_PROBLEM DESCRIPTION_: Give again only the lines beginning with the one that contains "coil_length = ring_length - 2 * coil_start" and ending with the one that contains "for corner in"; include both of those lines.
--- --- ---
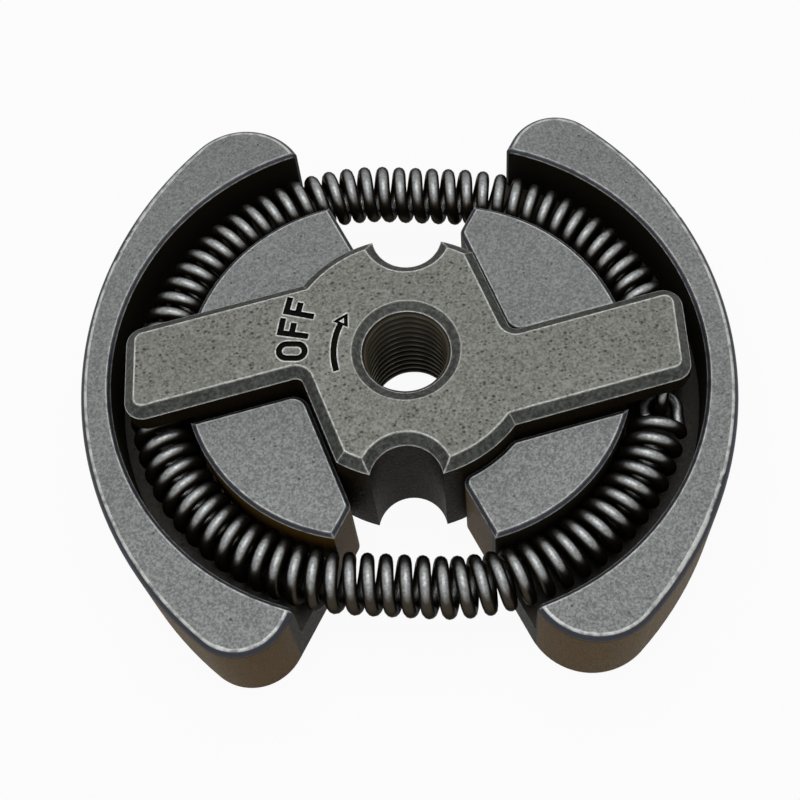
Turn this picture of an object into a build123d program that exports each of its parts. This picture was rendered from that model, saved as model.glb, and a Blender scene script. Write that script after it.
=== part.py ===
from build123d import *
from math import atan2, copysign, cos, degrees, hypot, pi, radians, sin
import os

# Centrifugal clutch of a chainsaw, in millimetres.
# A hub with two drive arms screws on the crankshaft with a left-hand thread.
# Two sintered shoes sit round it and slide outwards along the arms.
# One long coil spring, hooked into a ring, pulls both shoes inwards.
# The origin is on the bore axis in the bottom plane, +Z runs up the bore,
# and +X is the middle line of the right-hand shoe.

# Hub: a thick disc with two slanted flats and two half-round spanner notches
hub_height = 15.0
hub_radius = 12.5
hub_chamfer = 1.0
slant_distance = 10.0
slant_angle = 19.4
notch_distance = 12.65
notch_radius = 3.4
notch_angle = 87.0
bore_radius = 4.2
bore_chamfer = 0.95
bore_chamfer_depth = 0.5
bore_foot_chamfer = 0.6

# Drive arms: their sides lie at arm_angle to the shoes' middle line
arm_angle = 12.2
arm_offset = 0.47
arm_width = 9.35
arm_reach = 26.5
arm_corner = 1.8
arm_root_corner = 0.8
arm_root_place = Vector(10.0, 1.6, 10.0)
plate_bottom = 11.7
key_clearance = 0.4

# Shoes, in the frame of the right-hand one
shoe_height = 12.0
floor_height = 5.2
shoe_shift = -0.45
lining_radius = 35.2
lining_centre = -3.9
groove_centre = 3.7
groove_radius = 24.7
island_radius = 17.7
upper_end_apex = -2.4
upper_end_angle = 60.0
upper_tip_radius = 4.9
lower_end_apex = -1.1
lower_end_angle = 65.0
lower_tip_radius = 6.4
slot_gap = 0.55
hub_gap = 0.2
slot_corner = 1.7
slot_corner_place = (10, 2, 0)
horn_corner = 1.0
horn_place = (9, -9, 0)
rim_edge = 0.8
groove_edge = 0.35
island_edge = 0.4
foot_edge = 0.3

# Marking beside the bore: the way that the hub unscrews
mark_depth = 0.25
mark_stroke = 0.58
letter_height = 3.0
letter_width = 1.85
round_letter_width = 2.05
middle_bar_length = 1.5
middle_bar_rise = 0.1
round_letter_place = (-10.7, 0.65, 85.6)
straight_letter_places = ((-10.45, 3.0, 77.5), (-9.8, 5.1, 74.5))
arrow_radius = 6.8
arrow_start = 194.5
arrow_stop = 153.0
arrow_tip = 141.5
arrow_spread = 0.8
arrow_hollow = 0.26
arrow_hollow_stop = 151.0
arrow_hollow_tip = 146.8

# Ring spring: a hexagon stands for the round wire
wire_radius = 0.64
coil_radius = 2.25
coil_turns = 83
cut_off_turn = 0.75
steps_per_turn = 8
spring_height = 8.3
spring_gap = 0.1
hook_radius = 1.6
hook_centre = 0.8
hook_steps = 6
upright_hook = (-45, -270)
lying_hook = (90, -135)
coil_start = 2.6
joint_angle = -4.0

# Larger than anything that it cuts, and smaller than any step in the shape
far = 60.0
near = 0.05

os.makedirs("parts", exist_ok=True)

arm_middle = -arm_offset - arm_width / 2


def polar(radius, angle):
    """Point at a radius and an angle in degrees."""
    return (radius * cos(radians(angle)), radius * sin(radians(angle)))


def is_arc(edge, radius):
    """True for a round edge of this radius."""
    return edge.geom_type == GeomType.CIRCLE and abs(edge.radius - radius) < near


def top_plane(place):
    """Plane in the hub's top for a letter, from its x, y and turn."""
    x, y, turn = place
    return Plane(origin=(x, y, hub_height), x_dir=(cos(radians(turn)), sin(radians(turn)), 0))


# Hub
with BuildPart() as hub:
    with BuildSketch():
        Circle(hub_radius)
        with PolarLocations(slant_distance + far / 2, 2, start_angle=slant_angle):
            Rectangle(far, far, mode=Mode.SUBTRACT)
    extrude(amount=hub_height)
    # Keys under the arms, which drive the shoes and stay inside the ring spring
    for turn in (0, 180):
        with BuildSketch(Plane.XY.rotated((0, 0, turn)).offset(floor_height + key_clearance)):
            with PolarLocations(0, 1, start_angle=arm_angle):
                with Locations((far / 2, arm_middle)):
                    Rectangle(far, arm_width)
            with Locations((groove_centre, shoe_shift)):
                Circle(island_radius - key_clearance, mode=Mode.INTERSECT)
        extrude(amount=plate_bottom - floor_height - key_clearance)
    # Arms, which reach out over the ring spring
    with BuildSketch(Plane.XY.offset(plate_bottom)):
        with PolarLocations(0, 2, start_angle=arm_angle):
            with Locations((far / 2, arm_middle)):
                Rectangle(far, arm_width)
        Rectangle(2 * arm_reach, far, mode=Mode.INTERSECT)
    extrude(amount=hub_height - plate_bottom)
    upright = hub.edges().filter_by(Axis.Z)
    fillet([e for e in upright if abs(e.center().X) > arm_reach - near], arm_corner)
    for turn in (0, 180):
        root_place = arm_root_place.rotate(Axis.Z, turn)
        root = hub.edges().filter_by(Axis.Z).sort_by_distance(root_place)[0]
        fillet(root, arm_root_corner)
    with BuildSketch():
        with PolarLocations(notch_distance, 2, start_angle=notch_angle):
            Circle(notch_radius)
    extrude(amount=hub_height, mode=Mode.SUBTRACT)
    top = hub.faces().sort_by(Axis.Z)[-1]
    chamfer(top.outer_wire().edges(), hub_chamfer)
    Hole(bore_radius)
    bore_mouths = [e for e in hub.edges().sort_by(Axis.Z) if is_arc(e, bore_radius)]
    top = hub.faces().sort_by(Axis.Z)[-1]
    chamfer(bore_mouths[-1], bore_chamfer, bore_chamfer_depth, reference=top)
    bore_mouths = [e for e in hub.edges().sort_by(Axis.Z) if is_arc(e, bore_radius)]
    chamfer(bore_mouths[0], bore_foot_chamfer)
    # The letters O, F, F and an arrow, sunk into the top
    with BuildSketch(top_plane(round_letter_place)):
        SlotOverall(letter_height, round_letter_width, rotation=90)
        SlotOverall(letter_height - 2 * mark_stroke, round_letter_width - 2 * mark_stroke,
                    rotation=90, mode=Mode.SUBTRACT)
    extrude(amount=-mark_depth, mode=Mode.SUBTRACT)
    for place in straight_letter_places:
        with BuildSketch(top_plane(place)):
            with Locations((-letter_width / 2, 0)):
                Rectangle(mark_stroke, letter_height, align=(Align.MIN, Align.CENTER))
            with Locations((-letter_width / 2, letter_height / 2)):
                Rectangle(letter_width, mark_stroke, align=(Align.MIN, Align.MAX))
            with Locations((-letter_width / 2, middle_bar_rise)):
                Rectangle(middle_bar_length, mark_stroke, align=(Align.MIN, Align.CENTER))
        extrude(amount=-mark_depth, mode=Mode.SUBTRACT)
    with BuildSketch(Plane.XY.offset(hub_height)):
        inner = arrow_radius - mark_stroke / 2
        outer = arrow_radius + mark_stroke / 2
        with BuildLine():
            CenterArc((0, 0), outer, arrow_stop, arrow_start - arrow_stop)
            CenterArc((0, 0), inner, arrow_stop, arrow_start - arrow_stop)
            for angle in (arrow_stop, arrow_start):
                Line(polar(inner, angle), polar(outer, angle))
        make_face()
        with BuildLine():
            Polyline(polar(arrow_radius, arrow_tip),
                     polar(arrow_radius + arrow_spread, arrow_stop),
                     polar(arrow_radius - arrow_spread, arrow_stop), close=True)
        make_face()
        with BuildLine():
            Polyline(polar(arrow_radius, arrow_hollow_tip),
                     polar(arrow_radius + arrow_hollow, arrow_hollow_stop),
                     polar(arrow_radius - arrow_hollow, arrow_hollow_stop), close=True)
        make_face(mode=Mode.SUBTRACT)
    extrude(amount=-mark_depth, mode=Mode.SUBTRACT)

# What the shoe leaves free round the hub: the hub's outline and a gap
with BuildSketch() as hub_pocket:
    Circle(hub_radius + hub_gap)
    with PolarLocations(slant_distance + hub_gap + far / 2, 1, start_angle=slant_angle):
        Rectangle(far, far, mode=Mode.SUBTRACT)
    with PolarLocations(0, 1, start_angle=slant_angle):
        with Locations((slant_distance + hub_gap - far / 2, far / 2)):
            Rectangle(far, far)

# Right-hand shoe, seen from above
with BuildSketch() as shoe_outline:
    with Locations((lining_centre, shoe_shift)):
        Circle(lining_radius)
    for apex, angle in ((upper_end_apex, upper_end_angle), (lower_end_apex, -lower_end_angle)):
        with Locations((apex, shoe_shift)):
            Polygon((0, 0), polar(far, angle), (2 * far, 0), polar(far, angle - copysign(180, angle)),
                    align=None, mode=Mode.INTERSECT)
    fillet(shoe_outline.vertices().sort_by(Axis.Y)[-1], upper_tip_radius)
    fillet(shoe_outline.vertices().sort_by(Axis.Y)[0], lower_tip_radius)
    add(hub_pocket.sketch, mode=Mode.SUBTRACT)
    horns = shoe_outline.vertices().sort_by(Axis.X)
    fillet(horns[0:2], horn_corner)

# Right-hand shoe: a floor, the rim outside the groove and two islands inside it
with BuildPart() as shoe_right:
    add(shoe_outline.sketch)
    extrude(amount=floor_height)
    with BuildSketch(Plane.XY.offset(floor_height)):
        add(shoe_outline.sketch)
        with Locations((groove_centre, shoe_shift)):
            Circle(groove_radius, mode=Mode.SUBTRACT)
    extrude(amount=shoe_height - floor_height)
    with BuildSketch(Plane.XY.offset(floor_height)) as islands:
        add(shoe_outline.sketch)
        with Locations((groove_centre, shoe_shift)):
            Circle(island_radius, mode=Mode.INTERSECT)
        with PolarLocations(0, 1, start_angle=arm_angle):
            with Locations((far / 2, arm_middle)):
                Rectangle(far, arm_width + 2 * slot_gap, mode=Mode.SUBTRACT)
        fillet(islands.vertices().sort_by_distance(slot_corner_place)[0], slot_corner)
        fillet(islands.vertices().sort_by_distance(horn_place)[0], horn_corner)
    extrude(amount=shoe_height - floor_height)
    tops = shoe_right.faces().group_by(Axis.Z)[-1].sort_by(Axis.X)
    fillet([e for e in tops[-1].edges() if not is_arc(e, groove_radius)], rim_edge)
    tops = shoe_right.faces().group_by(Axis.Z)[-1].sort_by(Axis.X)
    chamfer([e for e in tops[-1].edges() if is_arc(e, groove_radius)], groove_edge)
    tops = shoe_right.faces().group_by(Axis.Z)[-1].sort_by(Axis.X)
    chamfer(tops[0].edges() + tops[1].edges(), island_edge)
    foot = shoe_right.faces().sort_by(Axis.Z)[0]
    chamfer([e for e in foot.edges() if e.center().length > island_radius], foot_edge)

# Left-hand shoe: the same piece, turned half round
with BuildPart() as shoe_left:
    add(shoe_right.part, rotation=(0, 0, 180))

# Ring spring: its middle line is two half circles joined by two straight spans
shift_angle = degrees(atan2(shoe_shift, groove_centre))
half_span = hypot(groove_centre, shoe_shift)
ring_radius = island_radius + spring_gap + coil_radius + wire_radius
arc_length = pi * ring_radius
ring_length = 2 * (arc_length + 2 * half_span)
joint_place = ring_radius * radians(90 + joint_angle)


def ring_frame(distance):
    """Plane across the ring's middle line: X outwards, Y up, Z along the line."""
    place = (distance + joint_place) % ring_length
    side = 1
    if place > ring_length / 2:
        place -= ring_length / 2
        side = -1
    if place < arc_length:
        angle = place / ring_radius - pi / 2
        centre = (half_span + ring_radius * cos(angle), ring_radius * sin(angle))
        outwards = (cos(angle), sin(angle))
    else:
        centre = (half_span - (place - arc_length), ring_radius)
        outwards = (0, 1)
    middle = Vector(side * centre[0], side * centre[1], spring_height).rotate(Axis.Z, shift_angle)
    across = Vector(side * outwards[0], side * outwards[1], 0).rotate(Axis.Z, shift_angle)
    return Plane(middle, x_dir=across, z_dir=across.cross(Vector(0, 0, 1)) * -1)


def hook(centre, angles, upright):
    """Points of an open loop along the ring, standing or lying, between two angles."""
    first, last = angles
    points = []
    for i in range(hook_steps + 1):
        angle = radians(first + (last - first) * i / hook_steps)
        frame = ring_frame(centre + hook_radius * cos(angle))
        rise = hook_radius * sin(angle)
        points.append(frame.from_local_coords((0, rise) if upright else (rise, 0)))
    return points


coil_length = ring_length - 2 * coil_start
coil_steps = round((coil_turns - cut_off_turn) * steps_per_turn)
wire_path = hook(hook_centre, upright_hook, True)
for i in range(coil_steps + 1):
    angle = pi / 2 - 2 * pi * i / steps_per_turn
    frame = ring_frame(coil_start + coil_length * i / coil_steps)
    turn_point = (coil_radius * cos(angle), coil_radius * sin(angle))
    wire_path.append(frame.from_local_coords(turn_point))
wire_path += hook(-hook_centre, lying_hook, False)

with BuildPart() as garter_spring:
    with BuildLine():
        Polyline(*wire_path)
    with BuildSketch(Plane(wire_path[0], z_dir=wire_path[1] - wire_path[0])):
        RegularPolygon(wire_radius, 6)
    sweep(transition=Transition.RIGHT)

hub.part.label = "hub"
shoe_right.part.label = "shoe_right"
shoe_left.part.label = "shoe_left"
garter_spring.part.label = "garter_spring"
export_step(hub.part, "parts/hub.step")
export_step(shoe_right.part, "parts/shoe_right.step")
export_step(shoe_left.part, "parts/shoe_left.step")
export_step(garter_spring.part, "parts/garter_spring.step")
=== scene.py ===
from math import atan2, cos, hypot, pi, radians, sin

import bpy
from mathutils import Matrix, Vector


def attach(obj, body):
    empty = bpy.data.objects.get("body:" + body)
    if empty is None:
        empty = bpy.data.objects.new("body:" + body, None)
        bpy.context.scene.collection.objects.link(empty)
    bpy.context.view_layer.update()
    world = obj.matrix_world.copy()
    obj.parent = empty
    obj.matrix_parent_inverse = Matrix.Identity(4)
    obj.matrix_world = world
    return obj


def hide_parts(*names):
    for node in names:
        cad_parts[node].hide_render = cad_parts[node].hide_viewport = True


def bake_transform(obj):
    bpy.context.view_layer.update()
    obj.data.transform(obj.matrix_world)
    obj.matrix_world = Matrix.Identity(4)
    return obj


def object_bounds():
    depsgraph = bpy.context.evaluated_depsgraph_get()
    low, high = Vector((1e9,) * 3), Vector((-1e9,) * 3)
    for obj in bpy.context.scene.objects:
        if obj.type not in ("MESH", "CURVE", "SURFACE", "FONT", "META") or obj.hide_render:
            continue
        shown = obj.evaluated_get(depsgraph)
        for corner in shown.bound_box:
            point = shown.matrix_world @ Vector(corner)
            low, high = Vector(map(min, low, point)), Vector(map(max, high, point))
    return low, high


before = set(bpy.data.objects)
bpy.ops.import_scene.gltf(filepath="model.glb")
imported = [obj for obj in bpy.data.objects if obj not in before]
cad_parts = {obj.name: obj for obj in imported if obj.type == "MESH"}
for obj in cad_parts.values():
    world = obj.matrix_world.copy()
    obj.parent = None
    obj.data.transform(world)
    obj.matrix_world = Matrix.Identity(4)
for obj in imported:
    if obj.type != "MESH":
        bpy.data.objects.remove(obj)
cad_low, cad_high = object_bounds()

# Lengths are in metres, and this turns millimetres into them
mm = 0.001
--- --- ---
_TASK RESULT_:
coil_length = ring_length - 2 * coil_start
coil_steps = round((coil_turns - cut_off_turn) * steps_per_turn)
wire_path = hook(hook_centre, upright_hook, True)
for i in range(coil_steps + 1):
    angle = pi / 2 - 2 * pi * i / steps_per_turn
    frame = ring_frame(coil_start + coil_length * i / coil_steps)
    turn_point = (coil_radius * cos(angle), coil_radius * sin(angle))
    wire_path.append(frame.from_local_coords(turn_point))
wire_path += hook(-hook_centre, lying_hook, False)

with BuildPart() as garter_spring:
    with BuildLine():
        Polyline(*wire_path)
    with BuildSketch(Plane(wire_path[0], z_dir=wire_path[1] - wire_path[0])):
        RegularPolygon(wire_radius, 6)
    sweep(transition=Transition.RIGHT)

hub.part.label = "hub"
shoe_right.part.label = "shoe_right"
shoe_left.part.label = "shoe_left"
garter_spring.part.label = "garter_spring"
export_step(hub.part, "parts/hub.step")
export_step(shoe_right.part, "parts/shoe_right.step")
export_step(shoe_left.part, "parts/shoe_left.step")
export_step(garter_spring.part, "parts/garter_spring.step")
=== scene.py ===
from math import atan2, cos, hypot, pi, radians, sin

import bpy
from mathutils import Matrix, Vector


def attach(obj, body):
    empty = bpy.data.objects.get("body:" + body)
    if empty is None:
        empty = bpy.data.objects.new("body:" + body, None)
        bpy.context.scene.collection.objects.link(empty)
    bpy.context.view_layer.update()
    world = obj.matrix_world.copy()
    obj.parent = empty
    obj.matrix_parent_inverse = Matrix.Identity(4)
    obj.matrix_world = world
    return obj


def hide_parts(*names):
    for node in names:
        cad_parts[node].hide_render = cad_parts[node].hide_viewport = True


def bake_transform(obj):
    bpy.context.view_layer.update()
    obj.data.transform(obj.matrix_world)
    obj.matrix_world = Matrix.Identity(4)
    return obj


def object_bounds():
    depsgraph = bpy.context.evaluated_depsgraph_get()
    low, high = Vector((1e9,) * 3), Vector((-1e9,) * 3)
    for obj in bpy.context.scene.objects:
        if obj.type not in ("MESH", "CURVE", "SURFACE", "FONT", "META") or obj.hide_render:
            continue
        shown = obj.evaluated_get(depsgraph)
        for corner in shown.bound_box:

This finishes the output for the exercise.